Any structure higher than 200 feet must be considered by the Federal Aviation Administration (FAA) as a possible obstruction before it is built. Contemporary utility-scale wind turbines typically exceed the 200-foot limit. Wind project developers therefore routinely submit their projects for obstruction evaluation.
“When you submit a filing for obstruction evaluation, there is a preliminary evaluation that the FAA OEAAA analysts do,” explained enXco GIS Program Manager Carl Moczydlowsky. He was referring to the FAA group charged with doing the evaluation.
A group of 4,000 FAA employees, including those who do evaluations pertaining to flight standards and airport planning, have been furloughed indefinitely as a result of the Congress failing to extend FAA funding before it left for its summer recess. The OEAAA group, however, remains on the job.
The analysts look at flight paths, military training routes, airport operations and similar considerations. If there could be an issue, Moczydlowsky said, further review is required.
In “99.9%” of the cases reviewed, the analysts issue a finding of either “determination of no-hazard” or a “presumed hazard.”
What a developer like enXco wants is “a determination of no-hazard, which means you have clearance to build that turbine,” Moczydlowsky said.
“If you submit a hazard determination and it requires review by one of those divisions that is on furlough, you’re not going to get it back,” Moczydlowsky said, “until those people are off of furlough.”
Not all reviews will be delayed. “If you submit for review on your obstruction and it doesn’t require going to flight standards or going to airport planning,” Moczydlowsky said, “then the obstacle evaluation group can just write that as a non-hazard themselves.”
The obstacle evaluation group is now going to have a large backlog of work on submitted to flight standards or airport planning that they will not get back to finalize. “It’s just going to be sitting in somebody’s inbox somewhere until they come off of furlough,” Moczydlowsky said.
The other determinations that flow through will be their only workload, he went on. “So if you don’t have a flight standards or airport planning issue, then they’re actually going to get to you faster than they would have normally.”
Because enXco believes that one of its projects is in the former category, it immediately sought out feedback from the FAA and from its best consultants about what to expect.
Moczydlowsky could not identify the project because of a pending environmental impact review (EIR) but said they do not expect to get an FAA response on it, even after the result of the EIR is issued.
Renewables developers are used to being tied up in regulatory processes but the FAA work stoppage represents particularly poor timing. Many projects, like enXco’s, are counting on investment tax credit (ITC) benefits to make them financially viable. Some may also have federal loan guarantees at stake, too.
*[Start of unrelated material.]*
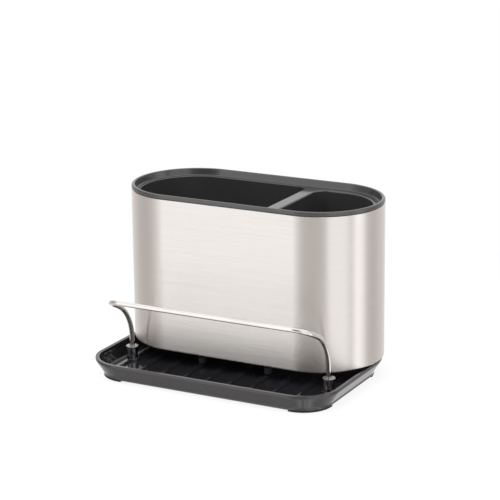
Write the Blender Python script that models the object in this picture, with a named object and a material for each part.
"""Sink organizer: a steel-clad two-pocket caddy that stands in a ribbed drip tray with a cloth rail.

Units are metres, +Z is up, the front faces -Y, and the origin lies at floor level under the
middle of the whole object. The body is a stadium in plan: a straight front and back joined by
two half-round ends. The tray shares the body's rear outline and reaches further to the front.
"""
import math

import bmesh
import bpy
from mathutils import Vector

# Steel sleeve of the caddy body
BODY_LENGTH = 0.2000
BODY_DEPTH = 0.0945
SLEEVE_HEIGHT = 0.1161
SLEEVE_CLEARANCE = 0.0008
SLEEVE_WALL = 0.0008
SLEEVE_LIP = 0.0028

# Clearance left between pieces that touch or slide into each other
FIT_GAP = 0.0003
# How far a cutting shape runs past the faces that it cuts
OVERRUN = 0.0020

# Inner tub
TUB_WALL = 0.0020
BRUSH_POCKET_LENGTH = 0.0721
PARTITION_WALL = 0.0020
SPONGE_POCKET_DEPTH = 0.0655
SPONGE_FLOOR_THICKNESS = 0.0020
DRAIN_SLOT_LENGTH = 0.0240
DRAIN_SLOT_WIDTH = 0.0035
DRAIN_SLOT_PITCH = 0.0110
DRAIN_ROW_PITCH = 0.0320
DRAIN_ROWS = 2
DRAIN_EDGE = 0.0080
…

Projects that don’t achieve a minimal level of progress by September 30 will lose their loan guarantees. Projects that don’t break ground by December 31 will lose their ITCs. These delays, Moczydlowsky said, could hold up the entire permitting process. That would then delay the start of construction. The result could be the loss of the incentives and the project’s financial viability.
Interpretations of what qualifies a project for the incentives vary according to companies’ internal reviews and may be applied differently in different jurisdictions, so it is not clear at this point how significant the FAA delays will be.
“Some counties require no-hazard determinations before they will issue grading or building permits for any part the project,” Moczydlowsky explained. Others, he added, are friendlier to renewables projects.
What is at stake is not yet clear. “FAA furloughs like this have happened many times over the last 30 years,” Moczydlowsky said. “They usually last a couple of weeks at most. That will not throw off any of our timelines.”
If the furlough goes on longer, he said, more analysis will begin. “We’re not too concerned right now, based on historical precedent,” Moczydlowsky said.
Then again, the degree of polarization and stalemate in the present Congress is pretty unprecedented.